Losing your job can result in losing more than income—you may also lose employer-sponsored health coverage. To help unemployed, uninsured Americans at risk for financial ruin in the event of a medical emergency, Congress in 1985 enacted the Consolidated Omnibus Reconciliation Act, also called COBRA. COBRA requires certain employers to allow former employees the opportunity to continue health insurance coverage on a temporary basis. If eligible, you must pay the full cost of the insurance and an additional administrative fee each month.
Read the COBRA election notice you receive from your former employer. This notice contains information necessary to calculate and pay COBRA insurance. COBRA regulations allow employers to charge you up to 102 percent of the cost of coverage. Cost of coverage includes the amount you contribute, the cost to the employer and an additional 2 percent as an administrative fee. Look for this percentage in the election notice.

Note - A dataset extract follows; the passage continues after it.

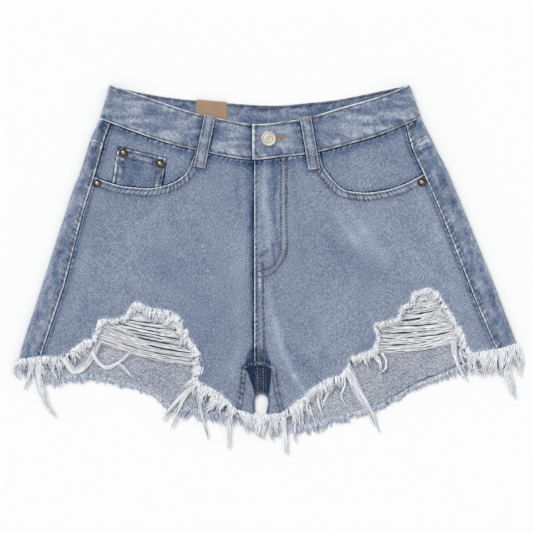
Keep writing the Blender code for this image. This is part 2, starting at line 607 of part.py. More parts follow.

Calculate the total monthly cost of your health coverage. Locate the amount you contribute on your pay stub. Locate the amount your employer pays in the insurance enrollment paperwork or call the employer’s human resources department. Add the amount you contribute each month to the amount paid by your employer.
Multiply the total monthly cost by the percentage you will pay. For example, assume the total monthly cost of your insurance is $450 and you must pay 102 percent as a monthly premium. Multiply $450 by 1.02 percent to arrive at a monthly premium of $459.